Invoice the same day the work is completed

Billing lag is a choice, even if it doesn't feel like one. Invoices built directly from job line items can be generated and delivered the same day work is completed, with no reconstruction required. Any deposit collected at quote approval should apply automatically to the final balance so the customer receives an accurate invoice without a follow-up conversation. Same-day invoicing shortens the payment cycle and reduces the chance that add-ons or extras get left off.

Remove friction from the payment step

Customers who can pay online, with a card, without a phone call pay faster than customers who can't. Autopay for recurring service customers removes collection from the equation entirely: the charge runs on schedule, no action required from either side. Card on file for one-time and repair jobs applies the same principle at job completion. For customers who prefer other methods, logging those payments in the same system keeps the record clean.

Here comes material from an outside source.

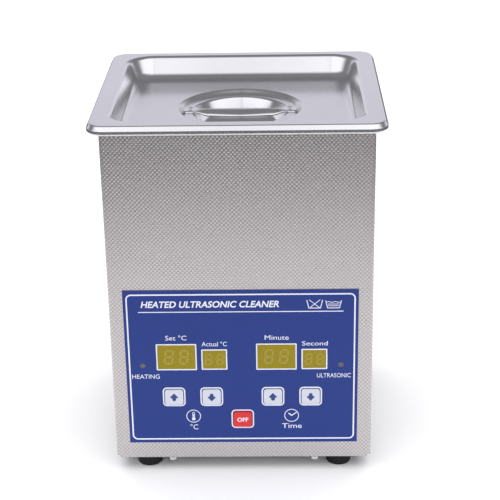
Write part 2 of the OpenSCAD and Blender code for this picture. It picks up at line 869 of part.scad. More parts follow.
// From the probe and the cut-out under the tank to the control board's rear
module sensor_leads() {
    board_y = control_y + board_t;
    color("gray") {
        for (i = [0, 1]) wire([
            [37.2 + 1.6 * i, 20, tank_floor_z - sheet_t - 15.1], [37.2 + 1.6 * i, 20, 104],
            [48 + 2 * i, -20, 92], [52 + 2 * i, -46, 84], [52 + 2 * i, board_y + 8, 80],
            [52 + 2 * i, board_y + 0.1, 80]
        ], 0.6);
        for (i = [0, 1]) wire([
            [-46 + 8 * i, 16, tank_floor_z - sheet_t - 18.1], [-46 + 8 * i, 16, 100],
            [-54 + 3 * i, -20, 92], [-54 + 3 * i, -46, 84], [-54 + 3 * i, board_y + 8, 80],
            [-54 + 3 * i, board_y + 0.1, 80]
        ], 0.6);
    }
}

// Flat cable from the driver board's header up into the control board's socket
module ribbon_cable() {
    y0 = header_at[1] + 3;
    y1 = control_y + board_t + 3;
    foot = driver_top + header_h + 0.1;
    head = casing_z + 40;
    color("lightgray") translate([header_at[0] + 3, 0, 0]) rotate([90, 0, 90]) linear_extrude(16) polygon([
        [y0 - 0.5, foot], [y0 + 0.5, foot], [y0 + 0.5, foot + 5],
        [y1 + 0.5, head - 6], [y1 + 0.5, head - 0.1], [y1 - 0.5, head - 0.1],
        [y1 - 0.5, head - 6.5], [y0 - 0.5, foot + 4.5]
    ]);
}

// ================= lid =================

// Section of the tray from its edge bend to its floor, x from the corner's centre
module tray_section() {
    t = sheet_t;
    top = [tray_edge_r, lid_z - tray_bend_r];
    lean_out = 180 - tray_lean;
    wall_top = top + tray_bend_r * [cos(lean_out), sin(lean_out)];
    // the fillet's centre is where it touches both the wall and the floor
    slide = (wall_top[1] - tray_z - tray_fillet_r * (1 - sin(tray_lean))) / cos(tray_lean);
    bottom = wall_top + slide * [-sin(tray_lean), -cos(tray_lean)]
        + tray_fillet_r * [-cos(tray_lean), sin(tray_lean)];
    polygon(concat(
        arc(top, tray_bend_r, 90, lean_out),
        arc(bottom, tray_fillet_r, -tray_lean, -90),
        [[0, tray_z], [0, tray_z - t]],
        arc(bottom, tray_fillet_r + t, -90, -tray_lean),
        arc(top, tray_bend_r - t, lean_out, 90)
    ));
}

// Centres of the roll and of the bend above it, x from the rim's corner centre
rim_roll = [lid_corner_r - rim_roll_r, lid_z - rim_drop + rim_roll_r];
rim_bend_z = lid_z - rim_bend_r;
rim_bend = [
    rim_roll[0] - ((rim_bend_z - rim_roll[1]) * sin(rim_lean) + rim_bend_r - rim_roll_r) / cos(rim_lean),
    rim_bend_z
];

// Section of the turned-down rim: bend, sloping skirt and roll
module rim_section() {
    polygon(concat(
        arc(rim_bend, rim_bend_r, 90, rim_lean, 5),
        arc(rim_roll, rim_roll_r, rim_lean, -90, 9),
        [rim_roll + [-1.2, -rim_roll_r], rim_roll + [-1.2, sheet_t - rim_roll_r]],
        arc(rim_roll, rim_roll_r - sheet_t, -90, rim_lean, 6),
        arc(rim_bend, rim_bend_r - sheet_t, rim_lean, 90, 3)
    ));
}

// Section of the round well: step, ledge and finger bowl, x from its axis
module well_section() {
    t = sheet_t;
    bottom_z = ledge_z - bowl_depth;
    bowl_wall = bowl_r - bowl_bend_r;
    step_top = [well_r, tray_z - well_bend_r];
    step_foot = [well_r - 2 * well_bend_r + 0.4, ledge_z + well_bend_r - 0.2];
    bowl_top = [bowl_r, ledge_z - bowl_bend_r];
    bowl_foot = [bowl_wall - bowl_fillet_r - 2, bottom_z + bowl_fillet_r];
    polygon(concat(
        [[well_r + 1, tray_z]],
        arc(step_top, well_bend_r, 90, 180, 6),
        [[ledge_out_r - 0.4, ledge_z]],
        arc(bowl_top, bowl_bend_r, 90, 170, 6),
        arc(bowl_foot, bowl_fillet_r, -8, -90),
        [[0, bottom_z], [0, bottom_z - t]],
        arc(bowl_foot, bowl_fillet_r + t, -90, -8),
        arc(bowl_top, bowl_bend_r - t, 170, 90, 6),
        [[ledge_out_r + 0.1, ledge_z - t]],
        arc(step_top, well_bend_r - t, 180, 90, 6),
        [[well_r + 1, tray_z - t]]
    ));
}

module lid_pan() {
    rim_cx = lid_w / 2 - lid_corner_r;
    rim_cy = lid_d / 2 - lid_corner_r;
    flat_r = rim_bend[0];
    color("silver") {
        sweep(rim_cx, rim_cy) rim_section();
        translate([0, 0, lid_z - sheet_t]) linear_extrude(sheet_t) difference() {
            rrect(2 * (rim_cx + flat_r), 2 * (rim_cy + flat_r), flat_r);
            rrect(2 * (tray_cx + tray_edge_r), 2 * (tray_cy + tray_edge_r), tray_edge_r);
        }
        sweep(tray_cx, tray_cy) tray_section();
        translate([0, 0, tray_z - sheet_t]) linear_extrude(sheet_t) difference() {
            square([2 * tray_cx, 2 * tray_cy], center = true);
            circle(well_r + 1);
        }
        rotate_extrude() well_section();
    }
}

// Handle: a strap over the finger bowl, its edges curled down between its two flat welded tabs
function ease(a, b, t) = a + (b - a) * (1 - cos(180 * min(1, max(0, t)))) / 2;
function strap_half_w(a) =
    a < bowl_r - 3 ? ease(strap_mid_w, strap_neck_w, a / (bowl_r - 3)) / 2
    : a < strap_half - 2.4 ? ease(strap_neck_w, strap_tab_w, (a - bowl_r + 3) / 4) / 2
    : strap_tab_w / 2 - 2.4 + sqrt(max(0, 2.4 * 2.4 - (a - strap_half + 2.4) * (a - strap_half + 2.4)));
function strap_fall(a) = strap_curl * ease(1, 0, (a - bowl_r + 11) / 9);

module lid_handle() {
    right = concat(
        [for (i = [0:10]) i * (bowl_r - 3) / 10],
        [for (i = [1:6]) bowl_r - 3 + i * (strap_half - 2.4 - bowl_r + 3) / 6],
        [for (f = [30, 60, 90]) strap_half - 2.4 + 2.4 * sin(f)]
    );
    stations = concat([for (i = [len(right) - 1:-1:1]) -right[i]], right);
    n = len(stations);
    m = 8;
    // one closed ring of points a station: along the top, then back along the underside
    ring = [for (x = stations) let (a = abs(x), h = strap_half_w(a), fall = strap_fall(a)) each concat(
        [for (k = [0:m]) let (v = 2 * k / m - 1) [x, h * v, strap_t - fall * v * v]],
        [for (k = [m:-1:0]) let (v = 2 * k / m - 1) [x, h * v, -fall * v * v]]
    )];
    c = 2 * (m + 1);
    color("silver") translate([0, 0, ledge_z + 0.02]) polyhedron(
        points = ring,
        faces = concat(
            [for (k = [0:m - 1]) each [[k, k + 1, c - 1 - k], [k + 1, c - 2 - k, c - 1 - k]]],
            [for (i = [0:n - 2], k = [0:c - 1]) let (a = i * c + k, b = i * c + (k + 1) % c)
                each [[a, a + c, b], [b, a + c, b + c]]],
            [for (k = [0:m - 1]) let (o = (n - 1) * c)
                each [[o + k, o + c - 1 - k, o + k + 1], [o + k + 1, o + c - 1 - k, o + c - 2 - k]]]
        )
    );
}

// ================= assembly =================

outer_casing();
bottom_plate();
foot(-61, -61);  // foot_front_left
foot(61, -61);  // foot_front_right
foot(-61, 61);  // foot_rear_left
foot(61, 61);  // foot_rear_right
foot_screws();
base_screws();
tank();
rim_gasket();
bond_pad();
transducer_front_mass();
piezo_rings();
electrode_discs();
transducer_back_mass();
transducer_bolt();
heater_pad(-1);  // heater_pad_left
heater_pad(1);  // heater_pad_right
thermal_cutout();
temperature_probe();
driver_board();
driver_standoffs();
driver_screws();
transformer_core();
transformer_coil();
tuning_inductor();
heat_sink();
power_transistors();
film_capacitors();
bulk_capacitor();
bridge_rectifier();
terminal_blocks();
control_board();
control_standoffs();
control_chips();
tact_switches();
display(0);  // set_display
display(1);  // actual_display
display(2);  // minute_display
display(3);  // second_display
indicator_leds();
panel_overlay();
display_windows();
mains_inlet();
inlet_blades();
inlet_screws();
mains_leads();
transducer_leads();
heater_leads();
sensor_leads();
ribbon_cable();
lid_pan();
lid_handle();
key([key_x[0], key_row], "whitesmoke");  // key_temp_up
key([key_x[1], key_row], "whitesmoke");  // key_temp_down
key([key_x[2], key_row], "whitesmoke");  // key_time_up
key([key_x[3], key_row], "whitesmoke");  // key_time_down
key(power_key_at, "crimson");  // key_power
fuse_drawer();
fuse();
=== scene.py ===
import json
import math

import bmesh
import bpy
from mathutils import Matrix, Vector


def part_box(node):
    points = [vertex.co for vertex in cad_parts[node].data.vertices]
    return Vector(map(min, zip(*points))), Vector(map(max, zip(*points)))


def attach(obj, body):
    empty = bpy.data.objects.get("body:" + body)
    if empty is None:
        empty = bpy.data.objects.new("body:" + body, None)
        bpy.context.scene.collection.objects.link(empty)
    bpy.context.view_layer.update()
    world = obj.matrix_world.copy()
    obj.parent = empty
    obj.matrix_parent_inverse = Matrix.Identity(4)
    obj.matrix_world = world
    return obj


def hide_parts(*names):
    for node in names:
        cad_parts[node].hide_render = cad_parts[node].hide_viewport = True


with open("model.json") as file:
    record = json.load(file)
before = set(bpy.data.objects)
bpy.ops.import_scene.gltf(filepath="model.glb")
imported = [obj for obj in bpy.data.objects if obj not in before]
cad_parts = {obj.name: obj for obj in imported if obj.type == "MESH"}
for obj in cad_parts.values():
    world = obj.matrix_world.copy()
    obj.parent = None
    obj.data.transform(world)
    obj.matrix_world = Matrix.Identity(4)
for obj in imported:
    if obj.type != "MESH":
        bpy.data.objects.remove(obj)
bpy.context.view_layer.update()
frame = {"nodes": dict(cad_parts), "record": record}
MM = 0.001
scene = bpy.context.scene
nodes = frame["nodes"]


# ---------------------------------------------------------------- materials

class Wiring:
    """Short calls for adding nodes to a tree and linking them."""

    def __init__(self, tree):
        self.tree = tree

    def node(self, kind, **settings):
        n = self.tree.nodes.new(kind)
        for key, value in settings.items():
            setattr(n, key, value)
        return n

    def link(self, source, target):
        if isinstance(source, (int, float, tuple)):
            target.default_value = source
        else:
            self.tree.links.new(source, target)

    def math(self, operation, a, b=None):
        n = self.node("ShaderNodeMath", operation=operation)
        self.link(a, n.inputs[0])
        if b is not None:
            self.link(b, n.inputs[1])
        return n.outputs[0]

    def axes(self, coordinates="Object"):
        """x, y and z of a set of texture coordinates. Object ones are the row frame in metres."""
        coords = self.node("ShaderNodeTexCoord")
        split = self.node("ShaderNodeSeparateXYZ")
        self.link(coords.outputs[coordinates], split.inputs[0])
        return split.outputs

    def spread(self, source, low, high, from_low=0.3, from_high=0.7, blend="LINEAR"):
        n = self.node("ShaderNodeMapRange", interpolation_type=blend)
        self.link(source, n.inputs["Value"])
        n.inputs["From Min"].default_value = from_low
        n.inputs["From Max"].default_value = from_high
        n.inputs["To Min"].default_value = low
        n.inputs["To Max"].default_value = high
        return n.outputs["Result"]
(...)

Set up visibility before you need it

Overdue accounts don't announce themselves. Automated overdue reminders send a professional touchpoint to customers with an outstanding balance without requiring a staff member to make individual calls. Aged receivables reporting surfaces which accounts have slipped past 30, 60, or 90 days so the problem is caught before it becomes a cash flow issue. Auto-suspend policies for persistent non-payers remove the uncomfortable judgment call: the rule is set once and applied consistently.

None of these are dramatic process overhauls. Each one closes a specific gap in the workflow between when work is agreed on and when payment arrives. The businesses with predictable cash flow aren't necessarily larger or better staffed, they've built a tighter system around getting paid for the work they do.